# Raptors Unveil New Logo, Hint at New Color Scheme



## Basel (Mar 31, 2005)

__ https://twitter.com/i/web/status/546014822882500608


----------



## Basel (Mar 31, 2005)

__ https://twitter.com/i/web/status/546022949862780928


----------



## Basel (Mar 31, 2005)




----------



## AllRim (Jun 19, 2012)

Colours to similar to BRK. Why do we need a re brand? I was against going away from the purple, now they are changing red and white (Canada) to black and silver? Makes zero sense.....


----------



## AllRim (Jun 19, 2012)

I was posting that as Basel was putting that pic up too funny


----------



## TheAnswer (Jun 19, 2011)

Lmao at BK saying looks familiar, gettum Brooklyn. 

The logo is pretty neat, very slick and classic look. Gonna have to get some new Raps gear now.


----------



## AllRim (Jun 19, 2012)

Lol ya Nets deserve to take shots.

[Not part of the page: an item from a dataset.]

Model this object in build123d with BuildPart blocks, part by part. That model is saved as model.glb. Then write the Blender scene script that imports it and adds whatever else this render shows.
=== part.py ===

I dont care for this logo at all


----------



## Dissonance (Jul 21, 2004)

Raps seem to re-brand themselves every 5 yrs. Maybe consider a name change or something lasting.


----------



## scdn (Mar 31, 2011)

I heard that this may just be a new shield and not logo and that Drake helped design it. lol


----------



## scdn (Mar 31, 2011)

Also this was put in the works 2-3 years ago when Raptors were struggling. Ownership didn't envision such a quick turnaround in team on-court performance.


----------



## brunofor3 (Feb 25, 2015)

I think the raptors should go back to their purple jerseys because they are unique which suits them since they are "Canada's Team" or go to blue jerseys so they can have the same colour scheme as the cities other 2 professional sports teams. I've never liked the red jerseys anyway. They seemed very uninspired to me.


----------



## c_dog (Sep 15, 2002)

go back to the 90's jersey. this logo sucks. if drake designed this he simply copied Jay-Z. why the fuck do we care about drake thinks anyway.


----------



## Bubbles (Nov 12, 2005)

You care because he was on Degrassi.


----------



## Knick Killer (Jul 16, 2006)

brunofor3 said:


> I think the raptors should go back to their purple jerseys because they are unique which suits them since they are "Canada's Team" or go to blue jerseys so they can have the same colour scheme as the cities other 2 professional sports teams. I've never liked the red jerseys anyway. They seemed very uninspired to me.


The jerseys should definitely stay as red and white. The Raptors are CANADA's team and their uniforms should represent that. Fuck purple.


----------



## Wiz (Feb 1, 2015)

Toronto's old jerseys were my favorite. Wish they would go back to them.


----------